U.S. drone strike kills five in North Waziristan; Court orders former president to explain position on drone strikes; Obama administration expanding terrorist target list; Some Pakistanis suspect U.S. involvement in Malala Yousafzai attack; Sectarian killings on the rise throughout Pakistan; Three schools blown up in FATA; Pakistani senator urges U.S. for more military assistance; Pakistan prefers Romney to Obama; U.S. reaffirms recognition of the Durand Line; Pakistan rejects Indian claims of terrorist facilitation; English lawyers say U.K. drone strike support is unlawful; Skepticism over election-rigging prosecutions; Six killed in Karachi.

Drone Strikes

  • A U.S. drone reportedly fired three missiles in Tappi village, North Waziristan killing at least five people on Wednesday. Sources interviewed by Dawn said that the missiles destroyed a suspected militant house and vehicle.[i]

  • The Peshawar High Court on Wednesday issued a notice to former president Pervez Musharraf regarding his position on drone strikes in North Waziristan. The Court has called him in to explain his permission for drone strikes in an ongoing effort to compile information about drone strike losses and the government’s role in facilitating the strikes.[ii]

Combating Terrorism

  • According to interviews conducted with U.S. security officials, the Obama administration has secretly been expanding its terrorist target list through a “disposition matrix” program. The plan allegedly articulates the names and “dispositions” of terrorism suspects and documentation on the resources being used to combat them. The plan implies that even though troops are withdrawing from Afghanistan in 2014, counterterror operations “are likely to be extended at least another decade.”Supposedly the list is designed to embed counterterrorism operations in U.S. foreign policy in the long run.[iii]

Malala Yousafzai Attack

  • Despite the fact that Tehrik-e-Taliban spokesman Ehsanullah Ehsan claimed responsibility for the early September attack on Malala Yousafzai, some Pakistanis are convinced that the U.S. was behind the attack. They say it was a U.S. ruse to make the Taliban look bad, elicit sympathy for drone strikes, and muster support for an offensive into North Waziristan. Political science professor A.Z. Hilali said that much of the conspiracy-mongering originated from people’s suspicion of the Inter-Services Intelligence and its engagements with the U.S., and that right-wing political parties are exploiting these suspicions to further emphasize that the U.S. is the enemy.[iv]

Sectarian Violence and Militancy

  • According to a new Reuters analysis, sectarian killings against Shia Muslims carried out by Sunni extremist groups such as Lashkar-e-Jhangvi (LeJ) are on the rise across Pakistan in both urban and rural areas. Human rights groups have reported over 300 Shias killed this year. Chaudhry Aslam, a top counter-terrorism police commander in Karachi, has stated that LeJ is the most lethal Sunni group targeting Shias; they have worked with al Qaeda and the Pakistani Taliban to conduct several high-profile attacks since 2001. Police and other security officials have said that when al Qaeda or the Pakistani Taliban want to conduct attacks outside their Afghan stronghold, they look to LeJ to provide safe houses, supplies, and volunteers. Police forces are not immune to sectarian tendencies either; Shia policemen hesitate to investigate crimes committed by Shias while Sunni policemen do not want to look into crimes committed by Sunnis.[v]

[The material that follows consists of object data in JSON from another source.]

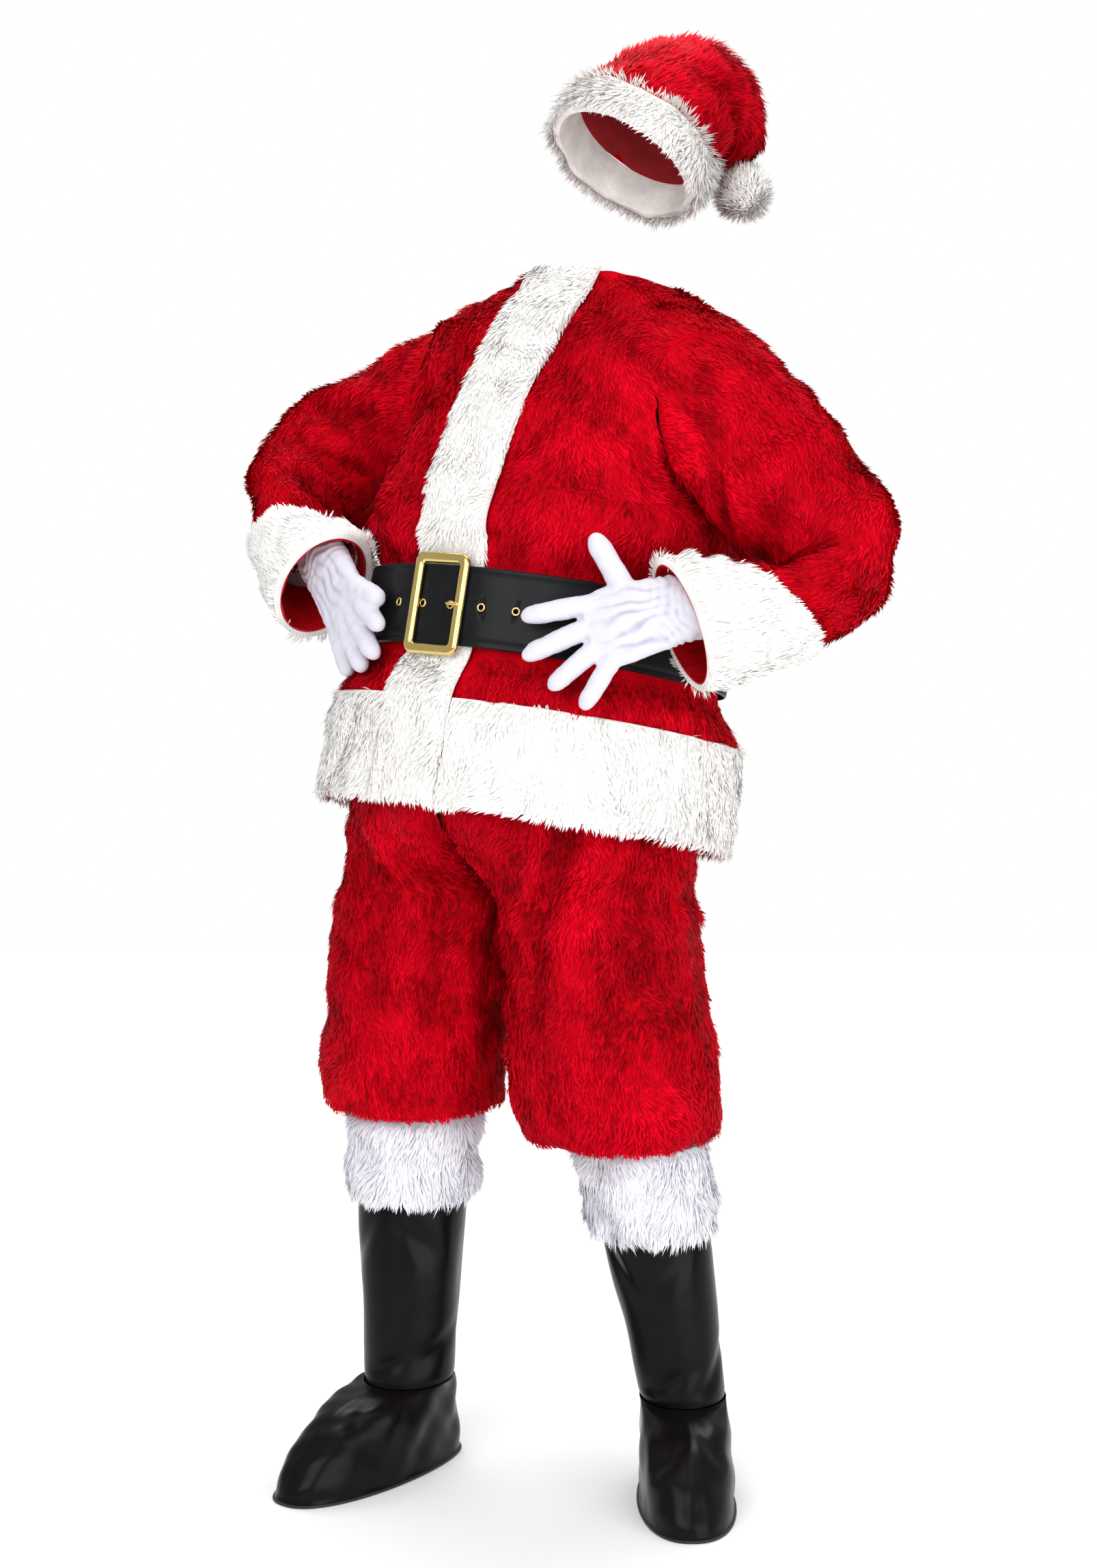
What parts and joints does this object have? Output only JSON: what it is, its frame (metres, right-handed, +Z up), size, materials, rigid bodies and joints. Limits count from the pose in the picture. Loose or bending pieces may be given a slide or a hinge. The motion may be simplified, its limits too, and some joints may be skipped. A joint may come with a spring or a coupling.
{
  "type": "santa suit",
  "caption": "Plush costume worn hollow: belted jacket with fur trim and bent sleeves, knee-length trousers, boot covers, gloves and a folded hat with a pompom.",
  "frame": {"origin": "the centre of the neck opening, where the worn suit is held", "axes": "+Z up; -Y ahead of the toes of the left foot; +X towards the left arm; the jacket's front faces 38 degrees from -Y towards -X"},
  "size_m": [0.7876, 0.6625, 1.7446],
  "materials": {
    "red_plush": "short soft pile",
    "white_plush": "long soft pile",
    "red_satin": "satin",
    "black_vinyl": "glossy",
    "black_sole": "matte",
    "gold_metal": "polished",
    "white_knit": "fine knit"
  },
  "bodies": {
    "root": {"belt_strap": "black_vinyl", "boot_foot_left": "black_vinyl", "boot_foot_right": "black_vinyl", "boot_fur_left": "white_plush", "boot_fur_right": "white_plush", "boot_shaft_left": "black_vinyl", "boot_shaft_right": "black_vinyl", "boot_sole_left": "black_sole", "boot_sole_right": "black_sole", "buckle_frame": "gold_metal", "buckle_prong": "gold_metal", "cuff_left": "white_plush", "cuff_lining_left": "red_satin", "cuff_lining_right": "red_satin", "cuff_right": "white_plush", "front_strip": "white_plush", "glove_left": "white_knit", "glove_right": "white_knit", "grommet_1": "gold_metal", "grommet_2": "gold_metal", "grommet_3": "gold_metal", "grommet_4": "gold_metal", "grommet_5": "gold_metal", "hat_brim": "white_plush", "hat_crown": "red_plush", "hat_pompom": "white_plush", "hem_band_back": "white_plush", "hem_band_left": "white_plush", "hem_band_right": "white_plush", "jacket_back": "red_plush", "jacket_front_left": "red_plush", "jacket_front_right": "red_plush", "sleeve_left": "red_plush", "sleeve_right": "red_plush", "trouser_back_left": "red_plush", "trouser_back_right": "red_plush", "trouser_front_left": "red_plush", "trouser_front_right": "red_plush"}
  },
  "joints": []
}
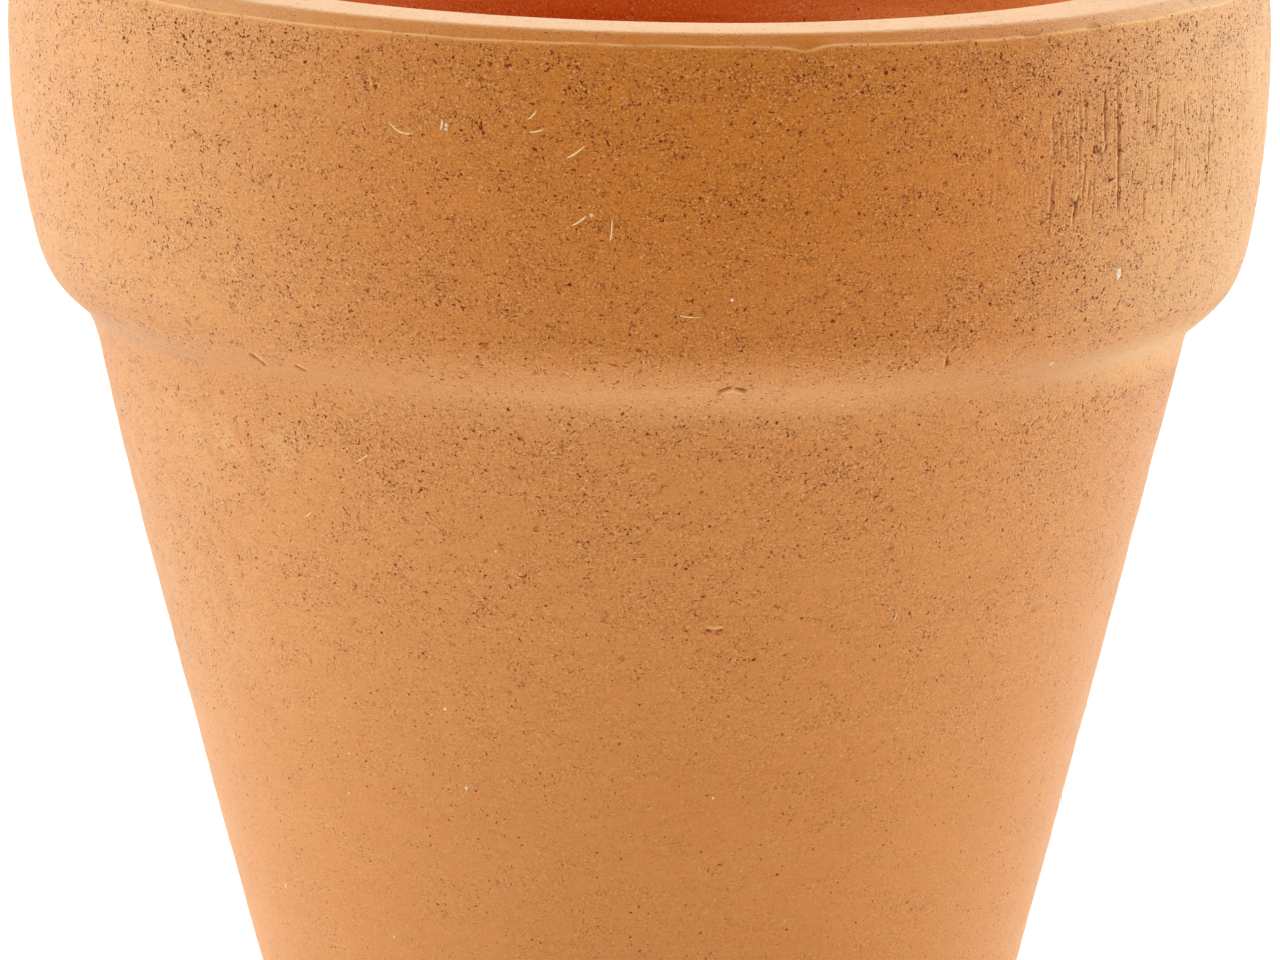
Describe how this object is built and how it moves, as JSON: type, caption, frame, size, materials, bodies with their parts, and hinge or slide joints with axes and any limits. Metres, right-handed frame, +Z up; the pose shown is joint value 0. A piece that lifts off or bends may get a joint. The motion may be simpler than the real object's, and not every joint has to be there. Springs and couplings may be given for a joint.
{
  "type": "terracotta flower pot",
  "caption": "Round tapered terracotta flower pot with a thick collar at the mouth and a drain hole in its flat base.",
  "frame": {"origin": "centre of the flat base, on the surface that the pot stands on", "axes": "+Z up along the pot's axis, towards the mouth; +X and +Y are free, because the pot is round"},
  "size_m": [0.11, 0.11, 0.098],
  "materials": {
    "terracotta": "unglazed fired clay, matt and finely gritty, with pinholes and a faint pale bloom"
  },
  "bodies": {
    "root": {"pot": "terracotta"}
  },
  "joints": []
}
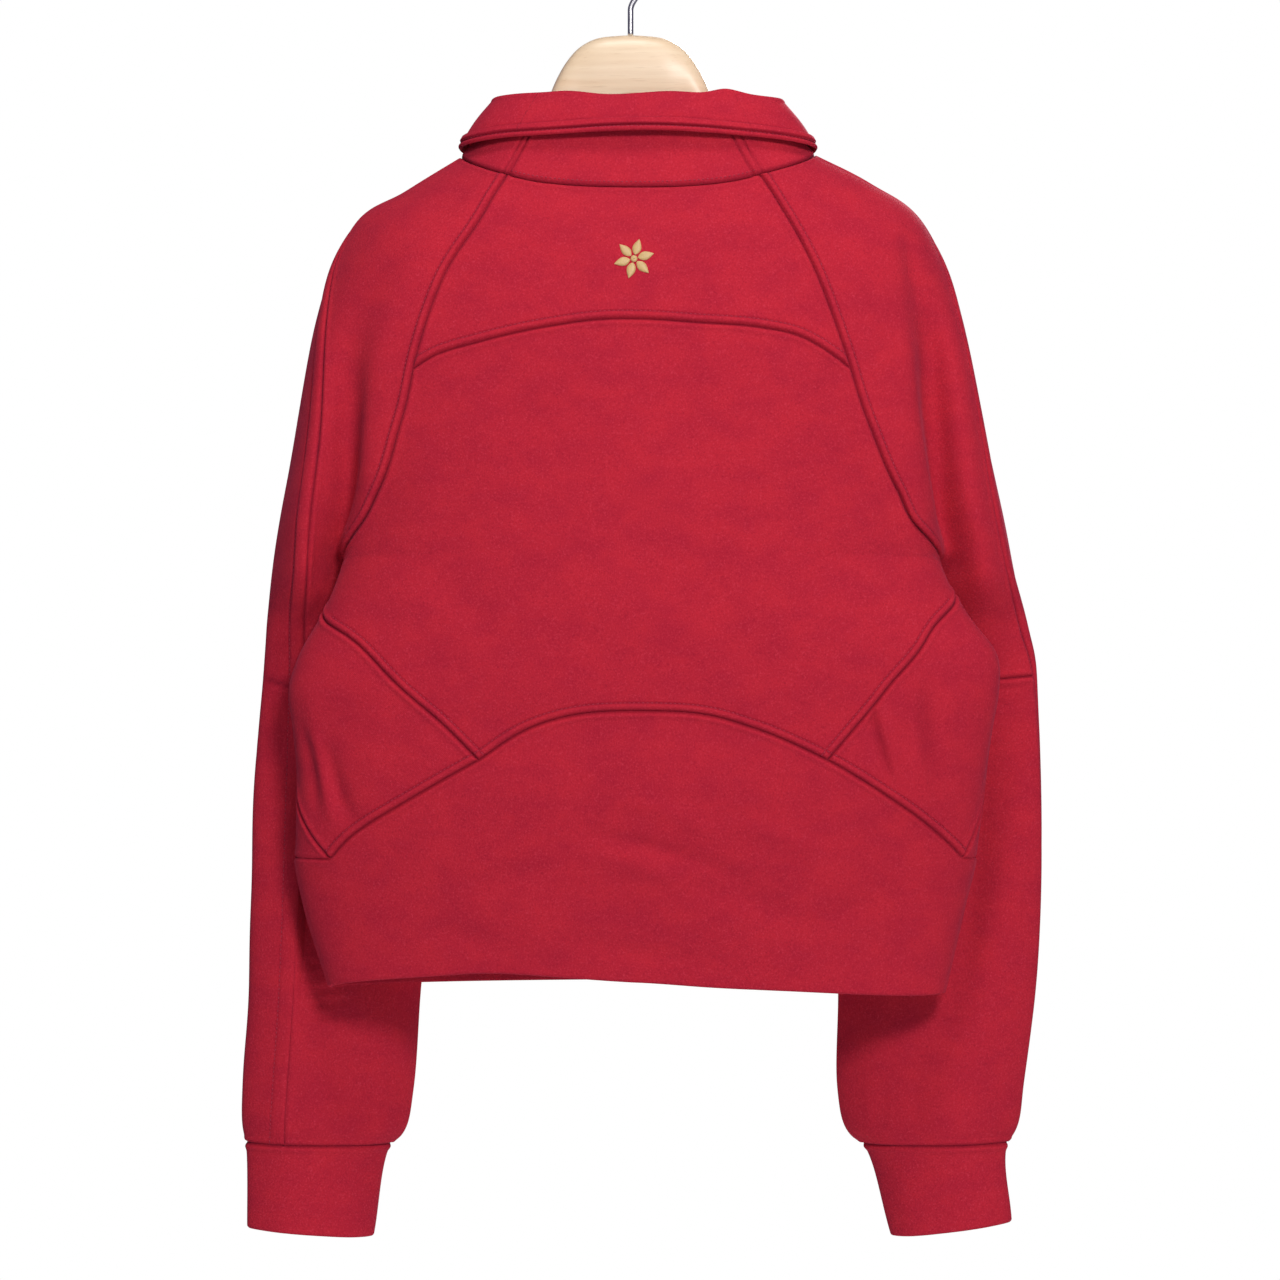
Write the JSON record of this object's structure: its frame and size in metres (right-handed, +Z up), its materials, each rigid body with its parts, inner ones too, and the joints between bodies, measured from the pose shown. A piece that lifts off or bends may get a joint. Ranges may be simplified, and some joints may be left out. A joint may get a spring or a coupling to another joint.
{
  "type": "sweatshirt on a wooden hanger",
  "caption": "Cropped raglan sweatshirt with a folded collar, arched waistband and side gores, hanging on a wooden hanger with its back in view.",
  "frame": {"origin": "inside top of the hook, where it hangs on a rail", "axes": "+Z up against gravity, -Y out of the garment's back, +X to the right as seen from behind the garment"},
  "size_m": [0.5698, 0.1542, 0.9198],
  "materials": {
    "cloth": "matte brushed fleece",
    "wood": "satin lacquer",
    "steel": "satin"
  },
  "bodies": {
    "root": {"back_yoke": "cloth", "back_panel": "cloth", "front_panel": "cloth", "gore_left": "cloth", "gore_right": "cloth", "sleeve_back_upper_left": "cloth", "sleeve_back_upper_right": "cloth", "sleeve_back_lower_left": "cloth", "sleeve_back_lower_right": "cloth", "sleeve_front_left": "cloth", "sleeve_front_right": "cloth", "waistband_back": "cloth", "waistband_front": "cloth", "cuff_left": "cloth", "cuff_right": "cloth", "collar_back": "cloth", "collar_front": "cloth", "hanger_wood": "wood", "hanger_hook": "steel"}
  },
  "joints": []
}
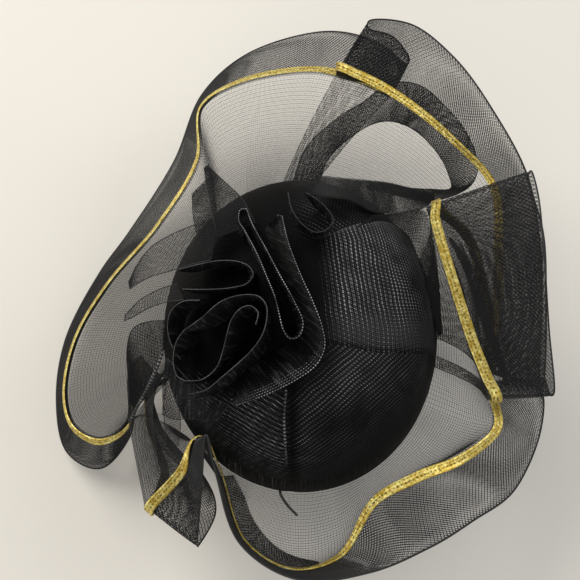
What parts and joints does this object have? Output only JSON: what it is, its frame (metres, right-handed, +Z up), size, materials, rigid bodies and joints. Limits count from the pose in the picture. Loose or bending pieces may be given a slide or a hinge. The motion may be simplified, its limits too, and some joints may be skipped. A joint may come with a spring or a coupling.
{
  "type": "church hat",
  "caption": "Black sheer mesh dress hat with a gathered domed crown, a wide wavy folded brim edged with gold braid, and a looped mesh flower.",
  "frame": {"origin": "centre of the head opening, in the plane of the crown's rim, where a head holds the hat", "axes": "+Z up along the crown's axis, -Y towards the wearer's face side, +X towards the wearer's left"},
  "size_m": [0.2945, 0.3603, 0.1692],
  "materials": {
    "crown_mesh": "stiff open mesh, gathered over a closed cap",
    "brim_mesh": "sheer stiff open mesh",
    "flower_mesh": "stiff open mesh with corded edges",
    "gold_braid": "metallic ribbed weave"
  },
  "bodies": {
    "root": {"crown_cap": "crown_mesh", "crown_drape": "crown_mesh", "brim": "brim_mesh", "gold_braid": "gold_braid", "petal_outer": "flower_mesh", "petal_long": "flower_mesh", "rose_loop": "flower_mesh", "rose_inner": "flower_mesh", "petal_side": "flower_mesh", "petal_left": "flower_mesh", "petal_back": "flower_mesh", "leaf_upper": "flower_mesh", "leaf_lower": "flower_mesh", "leaf_low": "flower_mesh", "under_loop": "brim_mesh"}
  },
  "joints": []
}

  • Two different government run schools were blown up in Mohmand Agency on Wednesday. Two government primary schools were blown up in Haleemzai sub-district, pushing the number of schools destroyed in the agency to 108. Another government school was blown up in Swabi’s Lahore sub-district in a separate incident.[vi]

U.S.-Pakistan Relations

  • Senator Haji Adeel, the head of the Senate Standing Committee on Foreign Relations told acting U.S. political counselor Rick Waters on Tuesday that Pakistan needed an increase in military assistance from the U.S. to stay effective in the fight against terror. He told Waters that the U.S. is spending billions of dollars in Afghanistan, “without the desired results while it was not giving enough funds to Pakistan.” Waters responded that the U.S. considers Pakistan’s role in the region very important, and that Pakistan has the U.S.’s all-out support on the issue concerning Malala Yousafzai.[vii]

  • In a recent BBC poll, 20 out of 21 countries surveyed strongly preferred President Obama to Republican candidate Mitt Romney. The one exception was Pakistan, which preferred Romney by a slim margin. Nine percent of Pakistanis surveyed favored Obama while 15 percent favored Romney.[viii]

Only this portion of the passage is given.